[Data extracted from a collection]
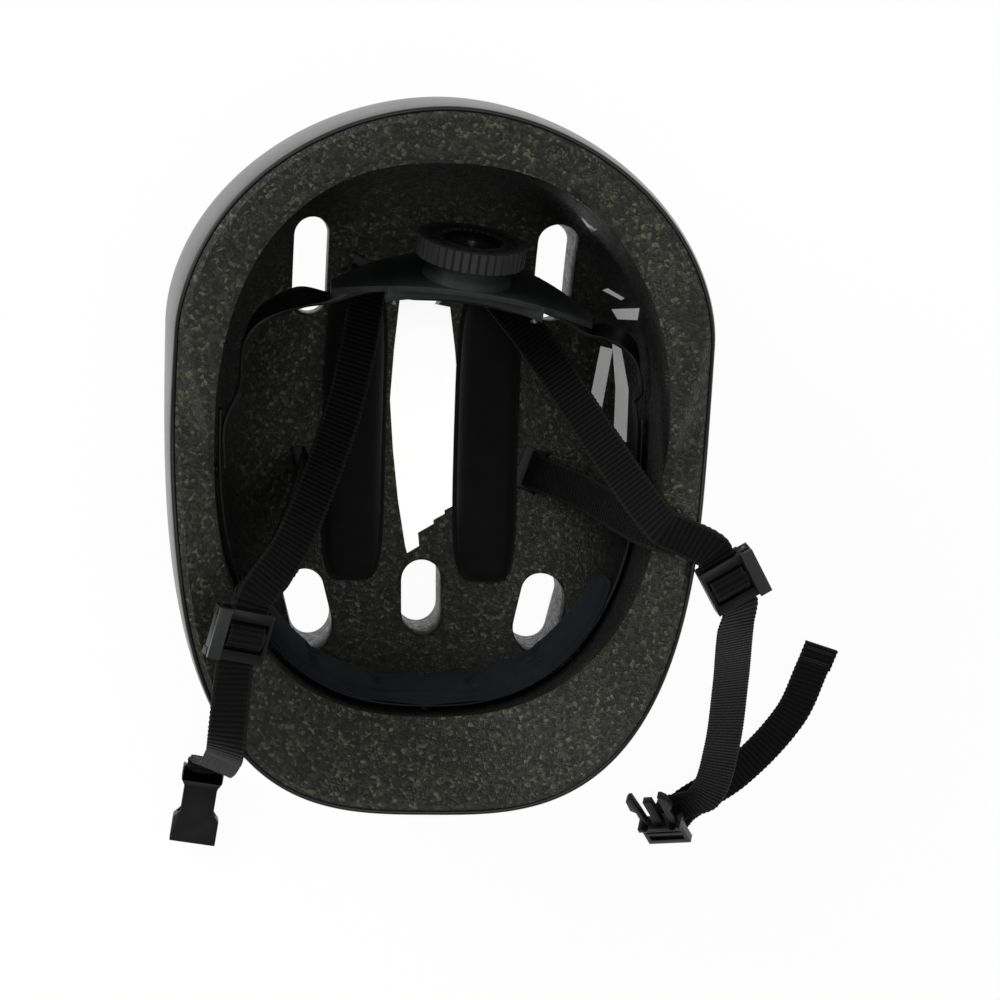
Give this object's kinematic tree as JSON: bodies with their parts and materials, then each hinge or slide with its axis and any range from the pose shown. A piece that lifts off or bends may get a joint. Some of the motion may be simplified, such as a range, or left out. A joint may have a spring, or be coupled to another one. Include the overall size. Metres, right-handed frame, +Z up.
{
  "type": "sports helmet",
  "caption": "Hard-shell open-face helmet lying on its crown, with foam liner, comfort pads, dial-adjusted head ring, webbing straps, cam sliders and a side-release chin buckle.",
  "frame": {"origin": "the lowest point of the crown's outer face, on which the helmet rests upside down", "axes": "+Z up out of the head opening, +Y towards the back of the head, +X towards the wearer's right"},
  "size_m": [0.2974, 0.3262, 0.1535],
  "materials": {
    "shell": "black ABS shell with a satin moulded surface",
    "liner_foam": "dark grey expanded polystyrene beads, matt with a slight sheen on the bead faces",
    "pad": "black brushed nylon cloth over soft foam",
    "brow_pad": "dark navy brushed nylon cloth over soft foam",
    "ring": "black nylon strip, semi-matt",
    "yoke": "mid grey nylon moulding, satin",
    "dial": "dark grey nylon with moulded grip ridges",
    "gear": "natural acetal",
    "screw": "plain turned steel",
    "webbing": "black woven polypropylene webbing",
    "buckle": "black acetal, semi-matt",
    "lever": "dark grey acetal, satin"
  },
  "bodies": {
    "helmet": {"outer_shell": "shell", "eps_liner": "liner_foam", "crown_pad_left": "pad", "crown_pad_right": "pad", "brow_pad": "brow_pad", "front_ring_band": "ring", "ring_anchors": "ring", "ring_arm_left": "ring", "ring_arm_right": "ring", "strap_anchors_front": "ring", "strap_anchors_rear": "ring", "rear_strap_left": "webbing", "rear_strap_right": "webbing", "front_strap_left": "webbing", "front_strap_right": "webbing", "slider_left": "buckle", "slider_right": "buckle", "lever_pin_left": "screw", "lever_pin_right": "screw"},
    "cradle": {"nape_yoke": "yoke", "nape_pad": "pad", "dial_base": "yoke", "rack_cover": "ring", "cover_screws": "screw", "detent_spring": "gear"},
    "left_rack": {"rack_left": "ring"},
    "right_rack": {"rack_right": "ring"},
    "dial": {"pinion": "gear", "size_dial": "dial", "dial_screw": "screw"},
    "left_lever": {"slider_lever_left": "lever"},
    "right_lever": {"slider_lever_right": "lever"},
    "left_strap": {"chin_strap_left": "webbing", "buckle_socket": "buckle"},
    "right_strap": {"chin_strap_right": "webbing", "strap_tail": "webbing", "tail_fold": "webbing", "buckle_plug": "buckle"},
    "left_prong": {"plug_arm_left": "buckle"},
    "right_prong": {"plug_arm_right": "buckle"}
  },
  "joints": [
    {"name": "cradle_slide", "type": "slide", "parent": "helmet", "child": "cradle", "axis": [0, -1, 0], "range_m": [0, 0.012], "deforming": ["ring_arm_left", "ring_arm_right"]},
    {"name": "dial_turn", "type": "hinge", "parent": "cradle", "child": "dial", "pos_m": [0.0112, 0.0734, 0.1006], "axis": [-0.1012, -0.9628, -0.2504], "range_deg": [0, 114.6]},
    {"name": "left_rack_turn", "type": "hinge", "parent": "cradle", "child": "left_rack", "pos_m": [-0.00074, -0.04022, 0.07105], "axis": [0.0262, 0.249, -0.9681], "range_deg": [0, 6.09]},
    {"name": "right_rack_turn", "type": "hinge", "parent": "cradle", "child": "right_rack", "pos_m": [-0.00074, -0.04022, 0.07105], "axis": [-0.0262, -0.249, 0.9681], "range_deg": [0, 6.09]},
    {"name": "left_lever_open", "type": "hinge", "parent": "helmet", "child": "left_lever", "pos_m": [-0.08527, -0.06299, 0.14679], "axis": [-0.2416, -0.969, -0.0523], "range_deg": [0, 90]},
    {"name": "right_lever_open", "type": "hinge", "parent": "helmet", "child": "right_lever", "pos_m": [0.12376, -0.03694, 0.13753], "axis": [-0.4975, 0.828, 0.2588], "range_deg": [0, 90]},
    {"name": "left_strap_swing", "type": "hinge", "parent": "helmet", "child": "left_strap", "pos_m": [-0.07725, -0.07655, 0.14303], "axis": [-0.9362, 0.2186, 0.2753], "range_deg": [0, 100]},
    {"name": "right_strap_swing", "type": "hinge", "parent": "helmet", "child": "right_strap", "pos_m": [0.11957, -0.0523, 0.13458], "axis": [-0.8572, -0.515, 0], "range_deg": [0, 100]},
    {"name": "left_prong_squeeze", "type": "hinge", "parent": "right_strap", "child": "left_prong", "pos_m": [0.10769, -0.17157, 0.01166], "axis": [0.2595, 0.6797, -0.6861], "range_deg": [0, 6], "stiffness_Nm_per_rad": 0.01},
    {"name": "right_prong_squeeze", "type": "hinge", "parent": "right_strap", "child": "right_prong", "pos_m": [0.11871, -0.16923, 0.01814], "axis": [-0.2595, -0.6797, 0.6861], "range_deg": [0, 6], "stiffness_Nm_per_rad": 0.01}
  ],
  "couplings": [
    {"joint": "dial_turn", "follows": "cradle_slide", "rad_per_m": 166.67},
    {"joint": "left_rack_turn", "follows": "cradle_slide", "rad_per_m": 8.845},
    {"joint": "right_rack_turn", "follows": "cradle_slide", "rad_per_m": 8.845}
  ]
}
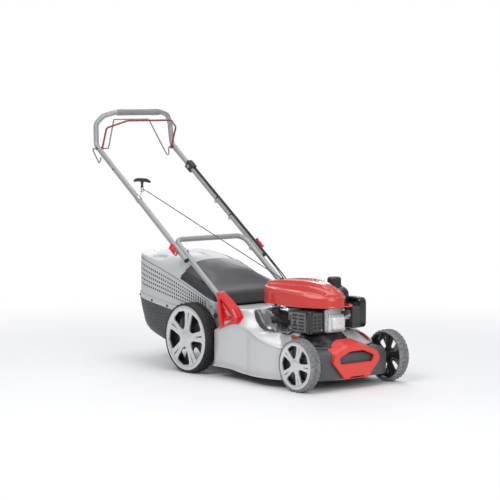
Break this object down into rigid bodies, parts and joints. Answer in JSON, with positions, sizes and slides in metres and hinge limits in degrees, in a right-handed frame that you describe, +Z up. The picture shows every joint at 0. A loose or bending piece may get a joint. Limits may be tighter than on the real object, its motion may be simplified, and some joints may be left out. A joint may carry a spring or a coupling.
{
  "type": "petrol lawn mower",
  "caption": "Self-propelled petrol lawn mower with a steel deck, grass box, folding tube handle, brake and drive levers, recoil starter and turning blade.",
  "frame": {"origin": "on the ground below the middle of the overall box", "axes": "+X forward, +Y to the left of whoever pushes, +Z up"},
  "size_m": [1.498, 0.544, 1.0403],
  "materials": {
    "deck_paint": "light metallic silver, satin",
    "black_plastic": "fine grained moulding",
    "red_plastic": "glossy moulding",
    "cowl_red": "high gloss",
    "plate_steel": "dark coated steel plate",
    "tube_steel": "satin silver tube",
    "bright_steel": "zinc plated",
    "cast_alloy": "sand cast",
    "fin_alloy": "dark cast fins",
    "cover_alloy": "bright bead blasted",
    "tyre_front": "grey block tread",
    "tyre_rear": "black bar tread",
    "rim_black": "moulded spokes",
    "hub_silver": "silver painted",
    "box_grey": "light grey moulding",
    "tray_dark": "dark grey moulding",
    "flap_dark": "soft sheen moulding",
    "grip_rubber": "soft grey sleeve",
    "bail_red": "dark red powder coat",
    "cord_grey": "braided cord",
    "cable_black": "cable sheath",
    "heat_steel": "heat stained",
    "belt_rubber": "ribbed belt",
    "blade_steel": "ground cutting edges"
  },
  "bodies": {
    "deck": {"deck_shell": "deck_paint", "front_apron": "black_plastic", "carry_handle": "red_plastic", "front_axle": "bright_steel", "handle_brackets": "red_plastic", "handle_lugs": "plate_steel", "pivot_pins": "black_plastic", "discharge_chute": "black_plastic", "gearbox": "cast_alloy", "drive_belt": "belt_rubber", "engine_block": "cast_alloy", "engine_cylinder": "fin_alloy", "valve_cover": "cover_alloy", "muffler": "heat_steel", "muffler_guard": "black_plastic", "fuel_tank": "black_plastic", "air_cleaner": "black_plastic", "carburettor": "cast_alloy", "cowl": "cowl_red", "filler_tube": "black_plastic", "spark_plug": "black_plastic", "starter_rope": "cord_grey"},
    "crank": {"flywheel": "cast_alloy", "crankshaft": "bright_steel", "crank_pulley": "bright_steel", "blade_fixings": "bright_steel", "blade": "blade_steel"},
    "gearbox_input": {"gearbox_pulley": "bright_steel"},
    "drive_axle": {"rear_axle": "bright_steel"},
    "recoil_drum": {"starter_drum": "black_plastic"},
    "tank_cap": {"fuel_cap": "black_plastic"},
    "oil_dipstick": {"dipstick": "black_plastic"},
    "lower_frame": {"lower_handle": "tube_steel"},
    "upper_frame": {"upper_handle": "tube_steel", "handle_grip": "grip_rubber", "fold_bolts": "bright_steel", "rope_guide": "bright_steel", "cable_clamp": "black_plastic", "brake_cable": "cable_black", "drive_cable": "cable_black"},
    "lever_right": {"cam_lever_right": "red_plastic"},
    "lever_left": {"cam_lever_left": "red_plastic"},
    "pull_grip": {"starter_grip": "black_plastic"},
    "brake_lever": {"brake_bail": "bail_red"},
    "drive_lever": {"drive_bail": "tube_steel"},
    "flap": {"rear_flap": "flap_dark"},
    "grass_box": {"bag_upper": "box_grey", "bag_lower": "tray_dark"},
    "wheel_fr": {"tyre_fr": "tyre_front", "rim_fr": "rim_black", "hubcap_fr": "hub_silver"},
    "wheel_fl": {"tyre_fl": "tyre_front", "rim_fl": "rim_black", "hubcap_fl": "hub_silver"},
    "wheel_rr": {"tyre_rr": "tyre_rear", "rim_rr": "rim_black", "hubcap_rr": "hub_silver"},
    "wheel_rl": {"tyre_rl": "tyre_rear", "rim_rl": "rim_black", "hubcap_rl": "hub_silver"}
  },
  "joints": [
    {"name": "wheel_fr_spin", "type": "hinge", "parent": "deck", "child": "wheel_fr", "pos_m": [0.64898, 0, 0.1], "axis": [0, 1, 0], "continuous": true},
    {"name": "wheel_fl_spin", "type": "hinge", "parent": "deck", "child": "wheel_fl", "pos_m": [0.64898, 0, 0.1], "axis": [0, 1, 0], "continuous": true},
    {"name": "wheel_rr_spin", "type": "hinge", "parent": "deck", "child": "wheel_rr", "pos_m": [0.00098, 0, 0.14], "axis": [0, 1, 0], "continuous": true},
    {"name": "wheel_rl_spin", "type": "hinge", "parent": "deck", "child": "wheel_rl", "pos_m": [0.00098, 0, 0.14], "axis": [0, 1, 0], "continuous": true},
    {"name": "axle_spin", "type": "hinge", "parent": "deck", "child": "drive_axle", "pos_m": [0.00098, 0, 0.14], "axis": [0, 1, 0], "continuous": true},
    {"name": "crank_spin", "type": "hinge", "parent": "deck", "child": "crank", "pos_m": [0.43398, 0, 0.058], "axis": [0, 0, 1], "continuous": true},
    {"name": "pulley_spin", "type": "hinge", "parent": "deck", "child": "gearbox_input", "pos_m": [0.03498, 0.118, 0.158], "axis": [0, 0, 1], "continuous": true},
    {"name": "handle_tilt", "type": "hinge", "parent": "deck", "child": "lower_frame", "pos_m": [0.10698, 0, 0.236], "axis": [0, 1, 0], "range_deg": [0, 50], "deforming": ["starter_rope", "brake_cable", "drive_cable"]},
    {"name": "handle_fold", "type": "hinge", "parent": "lower_frame", "child": "upper_frame", "pos_m": [-0.12484, 0, 0.46832], "axis": [0, -1, 0], "range_deg": [-130, 0], "deforming": ["starter_rope", "brake_cable", "drive_cable"]},
    {"name": "lever_right_turn", "type": "hinge", "parent": "upper_frame", "child": "lever_right", "pos_m": [-0.12484, -0.222, 0.46832], "axis": [0.5736, 0, 0.8192], "range_deg": [0, 100]},
    {"name": "lever_left_turn", "type": "hinge", "parent": "upper_frame", "child": "lever_left", "pos_m": [-0.12484, 0.222, 0.46832], "axis": [-0.5736, 0, -0.8192], "range_deg": [0, 100]},
    {"name": "brake_lever_swing", "type": "hinge", "parent": "upper_frame", "child": "brake_lever", "pos_m": [-0.70398, 0, 0.87384], "axis": [0, -1, 0], "range_deg": [0, 26]},
    {"name": "drive_lever_swing", "type": "hinge", "parent": "upper_frame", "child": "drive_lever", "pos_m": [-0.70398, 0, 0.87384], "axis": [0, 1, 0], "range_deg": [0, 17]},
    {"name": "flap_swing", "type": "hinge", "parent": "deck", "child": "flap", "pos_m": [0.08898, 0, 0.31], "axis": [0, 1, 0], "range_deg": [0, 24], "deforming": ["starter_rope"]},
    {"name": "grass_box_pull", "type": "slide", "parent": "deck", "child": "grass_box", "axis": [-1, 0, 0], "range_m": [0, 0.3]},
    {"name": "tank_cap_turn", "type": "hinge", "parent": "deck", "child": "tank_cap", "pos_m": [0.47698, 0.098, 0.37], "axis": [0, 0, 1], "range_deg": [0, 90]},
    {"name": "dipstick_turn", "type": "hinge", "parent": "deck", "child": "oil_dipstick", "pos_m": [0.36798, -0.112, 0.24], "axis": [-0.5409, -0.7686, 0.3416], "range_deg": [0, 180]},
    {"name": "starter_pull", "type": "slide", "parent": "upper_frame", "child": "pull_grip", "axis": [-0.2996, 0.0499, 0.9528], "range_m": [0, 0.4], "deforming": ["starter_rope"]},
    {"name": "recoil_drum_turn", "type": "hinge", "parent": "deck", "child": "recoil_drum", "pos_m": [0.43398, 0, 0.345], "axis": [0, 0, 1], "range_deg": [0, 575]}
  ],
  "couplings": [
    {"joint": "pulley_spin", "follows": "crank_spin", "ratio": 0.61905},
    {"joint": "recoil_drum_turn", "follows": "starter_pull", "rad_per_m": 25}
  ]
}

- _TASK STATEMENT_
Looking at the material above, count the lines containing the string "that" and reply with the count alone.

- _REPLY_
2